| Task instructions |
Please give back word for word the lines below, from the first one through the one with "piece's material. Places".

| Data shown |
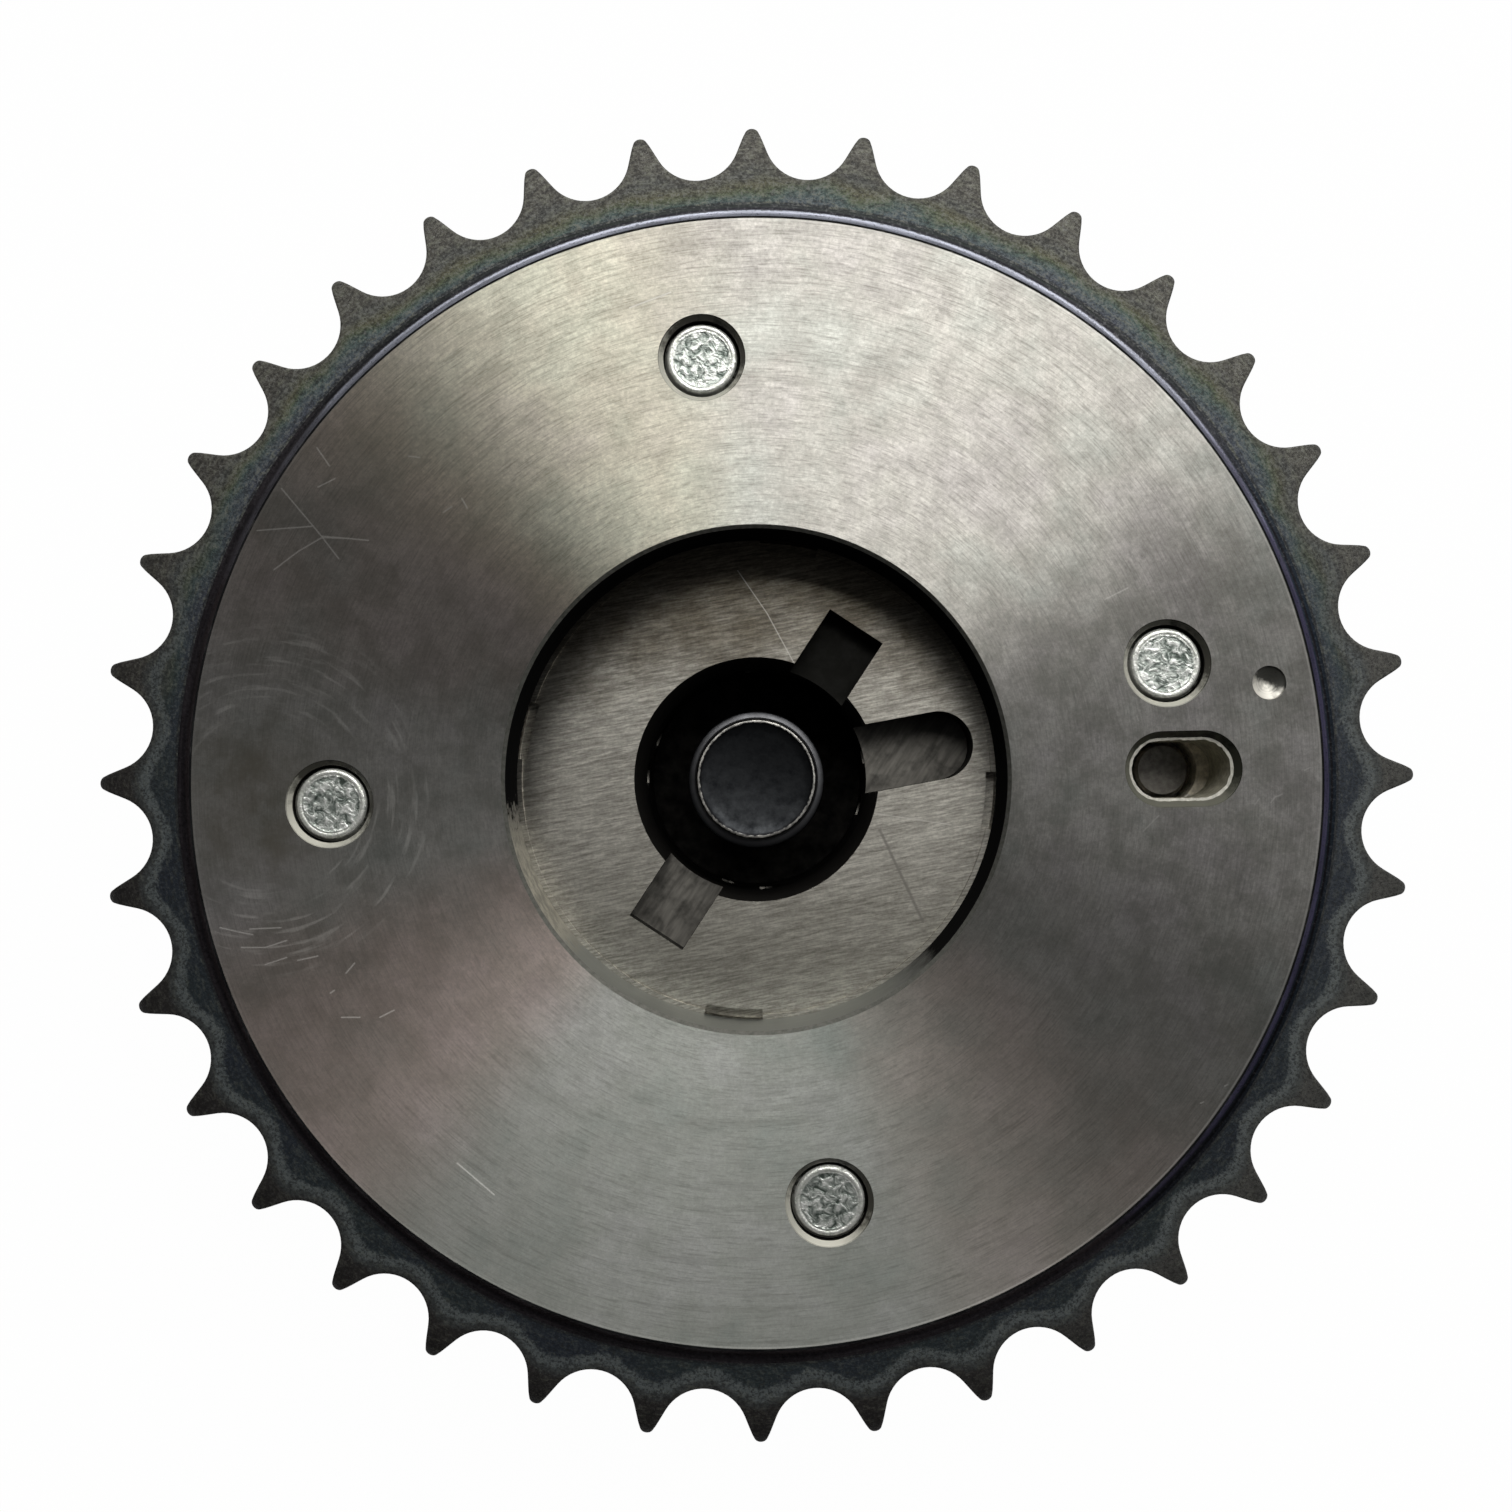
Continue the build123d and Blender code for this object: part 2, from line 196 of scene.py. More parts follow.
class Finish(Nodes):
    """A piece's material. Places are in millimetres; right and up are the X and Y of the spoke."""

    def __init__(self, name, color, roughness, metallic=1.0):
        self.material = bpy.data.materials.new(name)
        self.material.use_nodes = True
        super().__init__(self.material.node_tree)
        self.shader = self.tree.nodes["Principled BSDF"]
        self.set("Base Color", (*color, 1.0))
        self.set("Roughness", roughness)
        self.set("Metallic", metallic)
        coordinates = self.node("ShaderNodeTexCoord")
        self.place = self.vector("SCALE", coordinates.outputs["Object"], scale=1 / mm)
        self.x, self.y, self.z = self.split(self.place)
        self.flat = self.join(self.x, self.y, 0.0)
        self.radius = self.vector("LENGTH", self.flat)
        self.spoke = self.vector("NORMALIZE", self.flat)
        self.right, self.up, _ = self.split(self.spoke)
        self.normal = coordinates.outputs["Normal"]

    def set(self, name, value):
        self.plug(self.shader.inputs[name], value)

    def vector(self, operation, *inputs, scale=None):
        named = () if scale is None else (("Scale", scale),)
        output = "Value" if operation in ("LENGTH", "DOT_PRODUCT", "DISTANCE") else "Vector"
        return self.field("ShaderNodeVectorMath", *inputs, output=output, named=named, operation=operation)

    def mix(self, share, first, second, blend="MIX"):
        named = [(0, share)]
        for number, color in ((6, first), (7, second)):
            named.append((number, (*color, 1.0) if isinstance(color, tuple) else color))
        return self.field("ShaderNodeMix", output=2, named=named, data_type="RGBA", blend_type=blend)

    def noise(self, scale, detail=2.0, rough=0.5, place=None, distortion=0.0):
        settings = [("Vector", place or self.place), ("Scale", scale), ("Detail", detail)]
        settings += [("Roughness", rough), ("Distortion", distortion)]
        return self.field("ShaderNodeTexNoise", named=settings)

    def turns(self, across, along, detail=2.0, rough=0.5):
        """Noise that runs round the axis, fine across the turns and long along them."""
        place = self.join(self.radius * across, self.right * along, self.up * along + self.z)
        return self.noise(1.0, detail, rough, place)

    def lines(self, angle, across, along, detail=2.0, rough=0.5):
        """Noise in straight lines that rise at this angle from +X."""
        settings = (("Rotation", (0.0, 0.0, angle)), ("Scale", (1 / along, 1 / across, 1.0)))
        place = self.field("ShaderNodeMapping", self.place, named=settings, vector_type="TEXTURE")
        return self.noise(1.0, detail, rough, place)

    def layers(self, scale):
        """Noise that changes with height alone."""
        return self.noise(1.0, 3.0, place=self.join(0.0, 0.0, self.z * scale))

    def towards(self, angle, vector=None):
        """From -1 to 1: how far the spoke, or this vector, points to this angle in plan."""
        turn = radians(angle)
        return self.vector("DOT_PRODUCT", vector or self.spoke, (cos(turn), sin(turn), 0.0))

    def scratches(self, lines, width):
        """One on each of these straight scratches, from one end to the other."""
        total = 0.0
        for x, y, end_x, end_y in lines:
            along = Vector((end_x - x, end_y - y, 0.0))
            offset = self.vector("SUBTRACT", self.flat, (x, y, 0.0))
            reach = self.vector("DOT_PRODUCT", offset, tuple(along))
            share = self.maths("DIVIDE", reach, along.length_squared, clamp=True)
            away = self.vector("DISTANCE", offset, self.vector("SCALE", tuple(along), scale=share))
            total = self.maths("MAXIMUM", away.span(width * 0.3, width, 1.0, 0.0), total)
        return total

    def grooves(self, across, amount):
        """Fine grooves stretch every highlight across them, in this direction of the piece."""
        spaces = {"vector_type": "VECTOR", "convert_from": "OBJECT", "convert_to": "WORLD"}
        self.set("Tangent", self.field("ShaderNodeVectorTransform", across, **spaces))
        self.set("Anisotropic", amount)

    def done(self, color, roughness, height, depth):
        """The material with its last colour and roughness, and with relief this many millimetres deep."""
        self.set("Base Color", color)
        self.set("Roughness", roughness)
        settings = (("Height", height), ("Distance", depth * mm), ("Strength", 1.0))
        self.set("Normal", self.field("ShaderNodeBump", named=settings))
        return self.material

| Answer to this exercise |
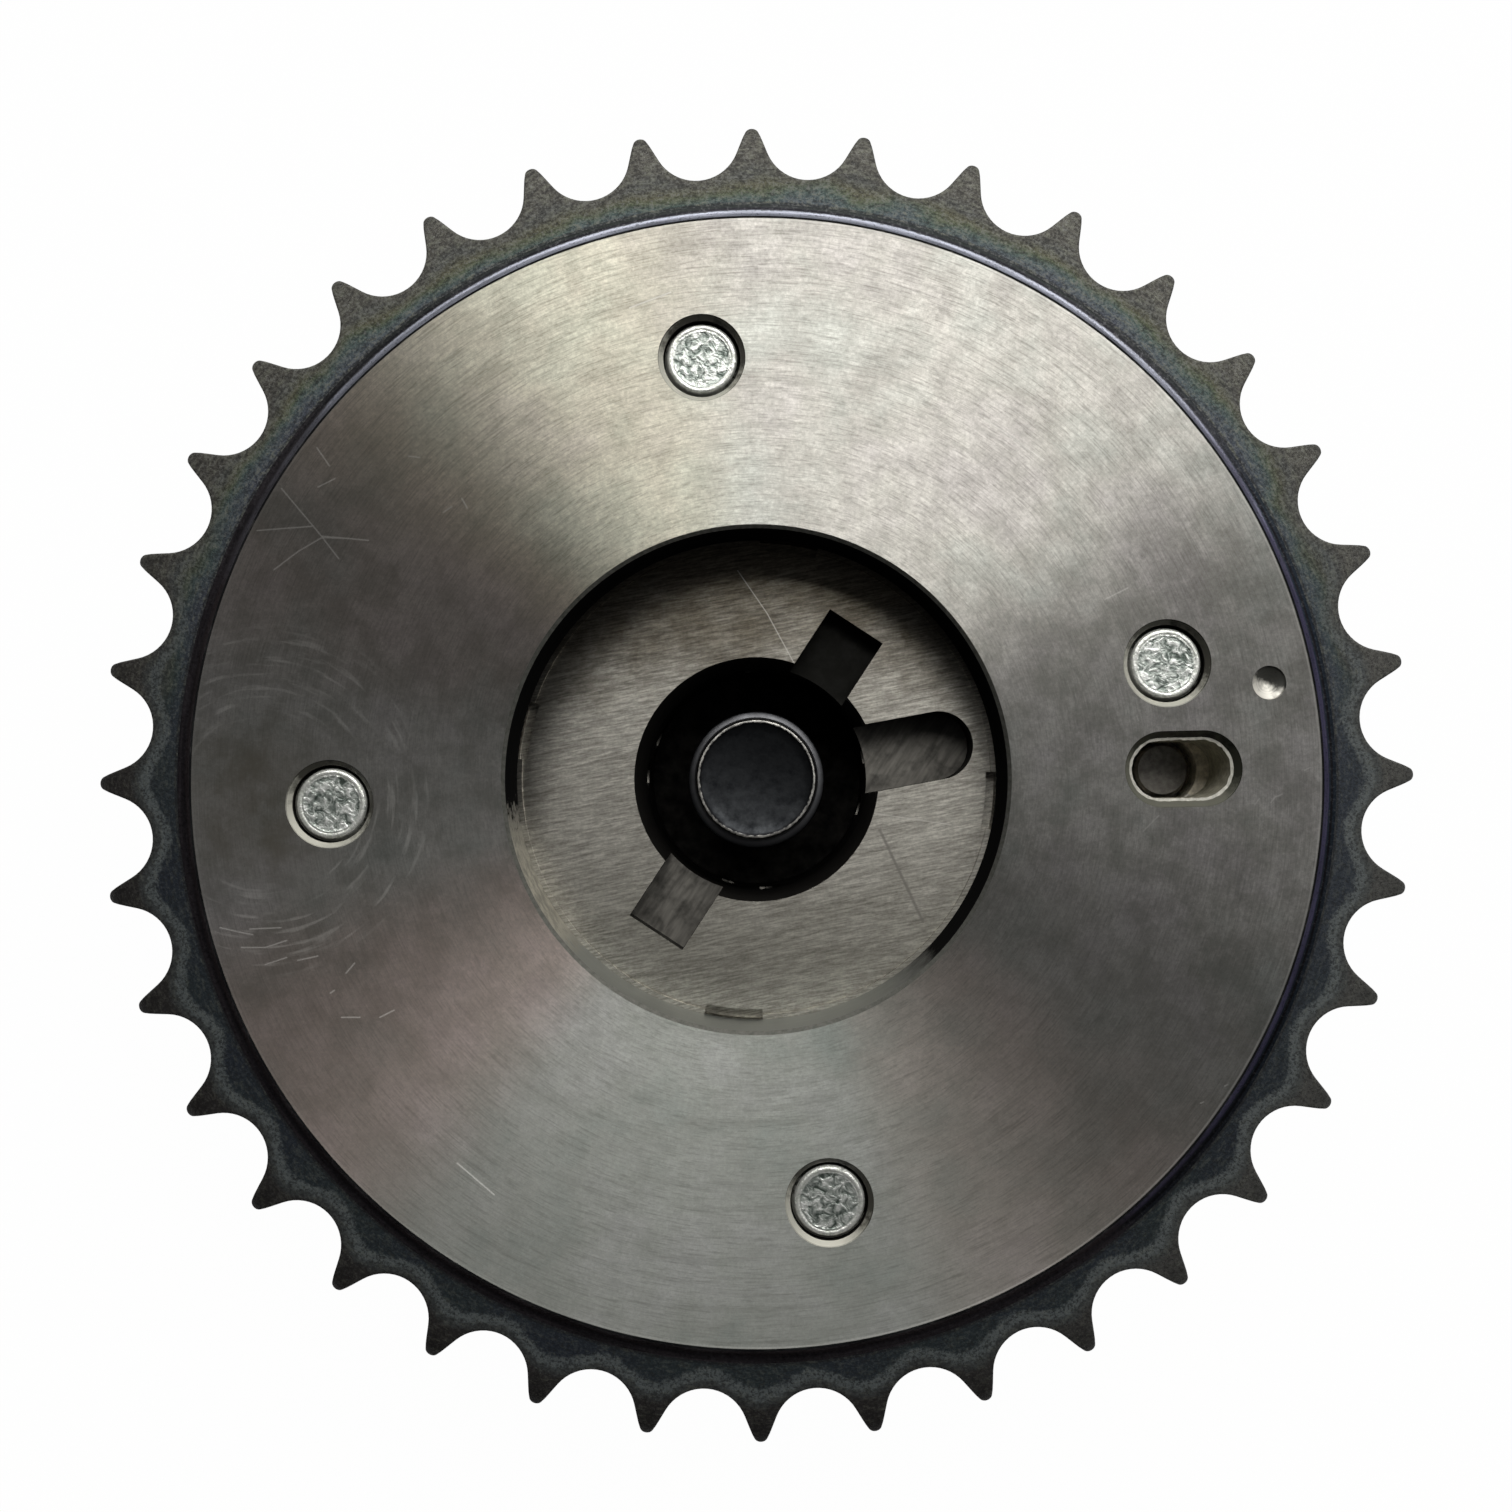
Continue the build123d and Blender code for this object: part 2, from line 196 of scene.py. More parts follow.
class Finish(Nodes):
    """A piece's material. Places are in millimetres; right and up are the X and Y of the spoke."""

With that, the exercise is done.